- _SET PROBLEM_:
Gather up all lines that carry the word "this".

- _GIVEN DATA_:
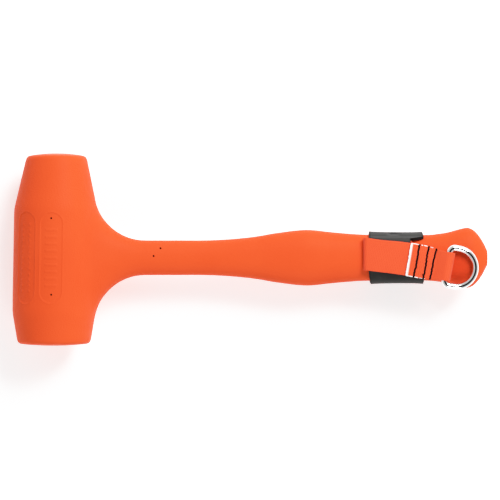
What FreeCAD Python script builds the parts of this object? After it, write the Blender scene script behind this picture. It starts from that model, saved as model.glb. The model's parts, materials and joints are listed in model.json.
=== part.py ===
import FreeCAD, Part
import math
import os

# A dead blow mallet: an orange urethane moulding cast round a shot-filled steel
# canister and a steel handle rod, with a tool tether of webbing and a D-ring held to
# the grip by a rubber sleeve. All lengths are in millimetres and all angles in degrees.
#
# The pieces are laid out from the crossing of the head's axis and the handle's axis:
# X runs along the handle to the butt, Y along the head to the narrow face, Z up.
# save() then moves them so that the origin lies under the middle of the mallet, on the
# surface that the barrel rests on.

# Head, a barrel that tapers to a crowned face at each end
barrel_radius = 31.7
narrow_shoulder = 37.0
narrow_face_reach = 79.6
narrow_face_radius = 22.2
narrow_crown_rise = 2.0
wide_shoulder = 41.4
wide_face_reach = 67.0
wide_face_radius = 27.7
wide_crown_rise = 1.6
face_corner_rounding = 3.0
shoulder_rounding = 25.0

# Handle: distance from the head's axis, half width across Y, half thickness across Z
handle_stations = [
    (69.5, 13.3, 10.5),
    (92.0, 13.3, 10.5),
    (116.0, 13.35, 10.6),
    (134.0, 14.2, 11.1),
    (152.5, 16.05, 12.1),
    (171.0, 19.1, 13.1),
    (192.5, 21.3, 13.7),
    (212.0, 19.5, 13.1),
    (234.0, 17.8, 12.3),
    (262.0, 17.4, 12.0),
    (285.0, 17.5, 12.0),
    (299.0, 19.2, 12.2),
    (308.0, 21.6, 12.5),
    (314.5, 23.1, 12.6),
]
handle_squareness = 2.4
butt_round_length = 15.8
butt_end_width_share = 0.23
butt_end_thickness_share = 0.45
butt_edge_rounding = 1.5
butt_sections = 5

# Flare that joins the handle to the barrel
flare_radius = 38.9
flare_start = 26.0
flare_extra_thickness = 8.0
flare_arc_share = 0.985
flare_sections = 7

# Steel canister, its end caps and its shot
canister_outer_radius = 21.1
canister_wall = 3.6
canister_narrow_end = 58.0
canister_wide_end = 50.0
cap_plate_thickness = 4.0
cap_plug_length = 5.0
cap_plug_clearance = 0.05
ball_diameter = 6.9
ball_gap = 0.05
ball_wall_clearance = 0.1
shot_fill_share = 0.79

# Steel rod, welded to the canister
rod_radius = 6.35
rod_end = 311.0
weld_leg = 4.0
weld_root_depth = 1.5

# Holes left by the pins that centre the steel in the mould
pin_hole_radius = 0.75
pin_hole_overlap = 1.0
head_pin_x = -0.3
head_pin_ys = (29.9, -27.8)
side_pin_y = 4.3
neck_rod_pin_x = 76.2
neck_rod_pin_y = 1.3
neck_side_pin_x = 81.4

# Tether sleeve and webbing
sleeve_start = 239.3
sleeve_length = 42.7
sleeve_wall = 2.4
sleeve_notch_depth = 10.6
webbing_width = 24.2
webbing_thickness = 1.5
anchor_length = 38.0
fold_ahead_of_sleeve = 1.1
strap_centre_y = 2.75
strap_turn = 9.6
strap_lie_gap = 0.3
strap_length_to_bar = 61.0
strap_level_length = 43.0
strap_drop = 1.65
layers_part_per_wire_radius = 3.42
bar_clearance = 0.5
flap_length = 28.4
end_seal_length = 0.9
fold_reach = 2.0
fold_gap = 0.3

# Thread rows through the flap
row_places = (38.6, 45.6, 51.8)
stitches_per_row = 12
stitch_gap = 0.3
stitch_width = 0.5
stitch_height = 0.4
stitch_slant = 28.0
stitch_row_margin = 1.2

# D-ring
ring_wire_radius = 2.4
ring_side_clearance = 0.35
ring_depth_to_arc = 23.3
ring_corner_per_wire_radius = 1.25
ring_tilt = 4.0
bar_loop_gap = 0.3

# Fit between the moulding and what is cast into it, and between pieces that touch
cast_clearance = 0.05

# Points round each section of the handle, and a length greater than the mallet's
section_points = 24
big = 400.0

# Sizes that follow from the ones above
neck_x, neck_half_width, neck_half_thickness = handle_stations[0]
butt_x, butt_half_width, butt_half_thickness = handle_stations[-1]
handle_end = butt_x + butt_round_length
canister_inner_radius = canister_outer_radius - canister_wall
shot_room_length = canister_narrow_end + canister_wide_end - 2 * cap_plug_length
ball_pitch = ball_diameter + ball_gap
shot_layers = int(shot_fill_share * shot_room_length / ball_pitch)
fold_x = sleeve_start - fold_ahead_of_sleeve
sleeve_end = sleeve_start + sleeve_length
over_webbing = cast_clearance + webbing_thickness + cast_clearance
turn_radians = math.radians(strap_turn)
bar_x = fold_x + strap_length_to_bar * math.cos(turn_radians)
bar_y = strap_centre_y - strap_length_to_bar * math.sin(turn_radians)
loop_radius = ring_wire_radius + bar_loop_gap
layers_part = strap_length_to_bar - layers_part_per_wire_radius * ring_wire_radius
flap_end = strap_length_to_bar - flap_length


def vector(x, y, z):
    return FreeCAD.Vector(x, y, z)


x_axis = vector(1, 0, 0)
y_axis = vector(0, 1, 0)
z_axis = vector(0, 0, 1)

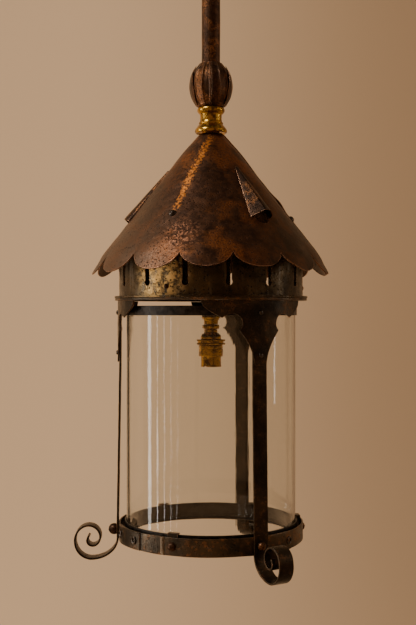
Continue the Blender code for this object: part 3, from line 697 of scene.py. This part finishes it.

- _EXERCISE RESPONSE_:
What FreeCAD Python script builds the parts of this object? After it, write the Blender scene script behind this picture. It starts from that model, saved as model.glb. The model's parts, materials and joints are listed in model.json.
Continue the Blender code for this object: part 3, from line 697 of scene.py. This part finishes it.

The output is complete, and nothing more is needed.